Strong demand from both China and a slowly recovering market in the United States should see the world’s No. 5 auto maker and its sister brand Kia outperform competitors and secure a greater slice of automotive market share pie.

Hyundai has said it is targeting global sales of 6.33 million cars in 2011, which is up 10 percent on 2010 sales of 5.75 million cars sold, although a breakdown of Hyundai and Kia individual targets has not been disclosed.

As fast as Hyundai sales rise – they sold 3.6 million cars in 2010, up 16 percent – Kia did even better, with sales hitting 2.1 million cars for a 40 percent increase.

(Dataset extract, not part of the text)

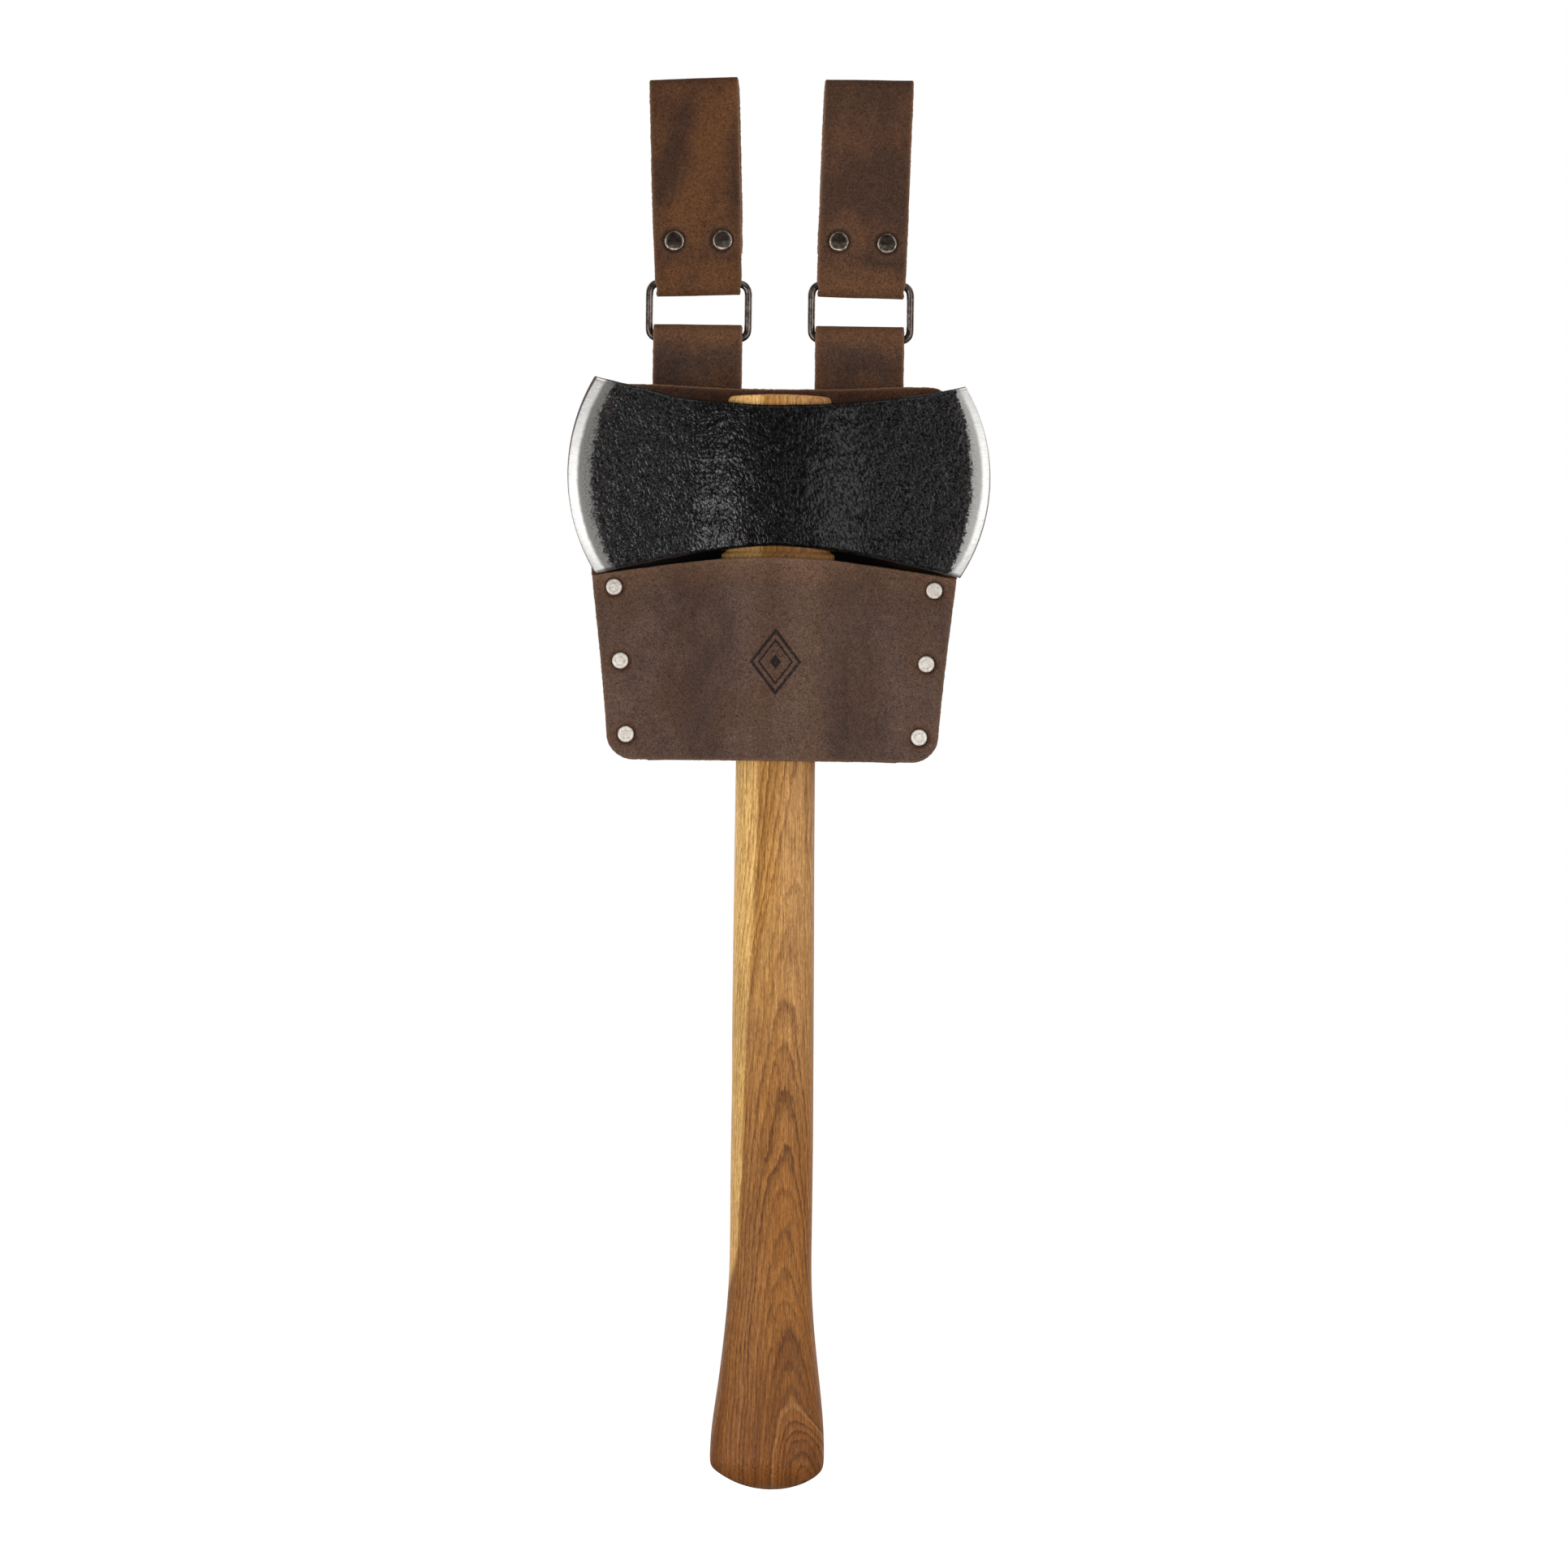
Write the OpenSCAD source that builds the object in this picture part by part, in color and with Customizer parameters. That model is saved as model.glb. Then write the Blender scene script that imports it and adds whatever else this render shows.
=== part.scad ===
// Double-bit hatchet in a leather belt holster.
// Lengths in millimetres. +Z is up as the holster hangs, +X to the right seen from the front,
// and the front is the -Y side. The origin is the middle of the belt line: the belt runs along X
// through both belt loops.

/* [Head] */
// Length of the head from one cutting edge to the other
head_len = 182.4; // [174:0.2:190]
// Height of the top edge above the middle of the head, at the eye
head_up = 30.8; // [28:0.2:33]
// Depth of the bottom edge below the middle of the head, at the eye
head_down = 30.1; // [28:0.1:31]
// Rise of the top edge from the eye to the tips
toe_rise = 10; // [6:0.5:13]
// Drop of the bottom edge from the eye to the tips
heel_drop = 13.1; // [8:0.1:13.1]
// Radius of each curved cutting edge
edge_r = 79.6; // [72:0.2:88]
// Thickness of the head over the eye
cheek_t = 28; // [25:0.5:29]
// Thickness of each blade where its ground bevel starts
blade_t = 6.2; // [5:0.2:7.4]
// Width of the ground bevel
bevel_w = 9.2; // [6:0.2:12]
// Length of the eye along the head
eye_w = 44.8; // [40:0.2:46]
// Width of the eye across the head
eye_d = 19; // [16:0.5:20]

/* [Handle] */
// Width of the shoulder the head sits on
shoulder_w = 48.8; // [46:0.2:49.4]
// Width of the neck inside the pocket
neck_w = 34.4; // [32:0.2:37]
// Width of the grip
grip_w = 36; // [34:0.2:40]
// Depth of the grip, front to back
grip_d = 24; // [21:0.5:25]
// Width of the knob
knob_w = 49.4; // [44:0.2:49.4]
// Depth of the knob, front to back
knob_d = 27; // [24:0.5:27]
// Distance from the middle of the head to the end of the knob
handle_below = 437.3; // [400:0.1:460]
// How far the wood stands out above the eye
tongue_proud = 4.6; // [2:0.2:7]
// Thickness of the wooden wedge at its top
wedge_t = 3.2; // [2.4:0.2:4.2]

/* [Pocket] */
// Thickness of the pocket leather
leather_t = 3; // [2.4:0.1:3.2]
// Half width of the pocket at its mouth
mouth_hw = 78.8; // [77:0.2:81]
// Half width of the pocket at its bottom
foot_hw = 71.5; // [69:0.5:74]
// Depth of the pocket's bottom edge below the middle of the head
foot_z = 123.2; // [121:0.2:132]
// Depth of the front panel's rim below the middle of the head, at the handle
rim_z = 35; // [34.6:0.1:38]
// How much lower the rim is at its ends
rim_drop = 8.4; // [6:0.2:9]
// Height of the back panel's top corners above the middle of the head
back_top = 39.2; // [36:0.2:42]
// Distance from the handle's middle plane to the back panel
back_y = 16; // [15.5:0.1:17]
// Height of the front panel's inside above the back panel, at the handle
dome_d = 30.5; // [30:0.1:33]

/* [Belt loops] */
// Width of the straps
strap_w = 38.1; // [36:0.1:38.5]
// Thickness of the straps
strap_t = 2.8; // [2.2:0.1:3]
// Distance from the middle of the holster to each hanger tab
tab_x = 35; // [32:0.5:38]
// Height of the top of each belt loop above the middle of the head
loop_top = 171.4; // [166:0.2:186]
// Front to back gap inside each belt loop
belt_gap = 8; // [7:0.5:10]
// Outward lean of each belt loop in degrees
loop_lean = 1.65; // [0:0.05:1.7]

/* [Rings] */
// Diameter of the ring wire
wire_d = 3.2; // [2.8:0.1:3.4]
// Width of a ring between wire centres
ring_w = 42.7; // [42.6:0.1:46]
// Height of a ring between wire centres
ring_h = 23.8; // [20:0.2:28]
// Height of the middle of the rings above the middle of the head
ring_z = 71.2; // [70:0.2:76]

/* [Rivets] */
// Diameter of the pocket rivet caps
small_cap_d = 7; // [6:0.1:8]
// Diameter of the strap rivet caps
large_cap_d = 8.7; // [7.5:0.1:9.5]
// Height of a rivet cap
cap_h = 1.3; // [1:0.1:1.5]
// Diameter of the rivet posts
post_d = 3; // [2.4:0.1:3.4]

/* [Hidden] */

fit = 0.05;                              // clearance of a fitted piece all round
gap = 0.1;                               // gap between strap layers
seam = 0.02;                             // gap between the two pocket panels
layer = strap_t + gap;                   // spacing of two strap layers
ring_y = back_y + leather_t + layer;     // plane of the rings
top_bar = ring_z + ring_h / 2;
low_bar = ring_z - ring_h / 2;
strap_eye_r = wire_d / 2 + 1.1 + strap_t / 2;   // strap round a ring bar, to mid leather
front_y = ring_y - strap_eye_r;          // middle of a belt loop's front layer
fold_r = belt_gap / 2 + strap_t / 2;     // strap over the belt, to mid leather
belt_y = front_y + fold_r;
belt_z = 142.5;                          // belt line above the middle of the head

steel = [0.16, 0.16, 0.17];
wedge_steel = [0.55, 0.55, 0.56];
ash = [0.80, 0.56, 0.28];
wedge_wood = [0.72, 0.58, 0.38];
hide = [0.30, 0.20, 0.14];
hide_light = [0.38, 0.25, 0.15];
nickel = [0.78, 0.75, 0.70];
antique = [0.32, 0.30, 0.30];

function clamp(value) = min(1, max(0, value));
function ease(share) = let (u = clamp(share)) u * u * (3 - 2 * u);
function mix(start, end, share) = start + (end - start) * share;
// cosine hump: 1 at 0, falling to 0 at -1 and 1
function hump(share) = (1 + cos(180 * share)) / 2;
function reversed(list) = [for (i = [len(list) - 1:-1:0]) list[i]];
// the same points on the other side of the middle, in reverse order
function flip(points) = [for (point = reversed(points)) [-point[0], point[1]]];
function arc(centre, radius, from, to, steps) =
    [for (i = [0:steps]) let (angle = mix(from, to, i / steps))
        centre + radius * [cos(angle), sin(angle)]];

// a rounded oval; power 2 is an ellipse, larger is squarer
oval_sides = 40;
function signed_pow(value, power) = sign(value) * pow(abs(value), power);
function oval(half_x, half_y, power) =
    [for (i = [0:oval_sides - 1]) let (angle = 360 * (i + 0.5) / oval_sides)
        [half_x * signed_pow(cos(angle), 2 / power), half_y * signed_pow(sin(angle), 2 / power)]];

// everything below is laid out from the middle of the head, then moved to the belt line
module place() translate([0, -belt_y, -belt_z]) children();
// a flat outline in X and Z, as a plate from y to y + thickness
module plate(y, thickness)
    translate([0, y + thickness, 0]) rotate([90, 0, 0]) linear_extrude(thickness) children();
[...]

It’s a good thing too that more and more people around the globe like the offerings from Hyundai and Kia, as domestic sales slumped 21 percent on the previous year.

The big mover for Hyundai in the important US market has been the mid-size Sonata (i45 in Australia), while the compact class Avante has led the sales race in Korea.

It’s going to be a busy time for Hyundai Motor this year, with no less than 10 new models to be rolled out globally, including the FS utility, which will be presented at the upcoming Detroit Motor Show.

The only problem that we can see on the horizon is with production capacity. Hyundai factories are said to be at close to full capacity with only the Russian plant with spare capacity, but with a total annual capacity of 150,000 cars, more production volume will be needed if output this year is to grow substantially.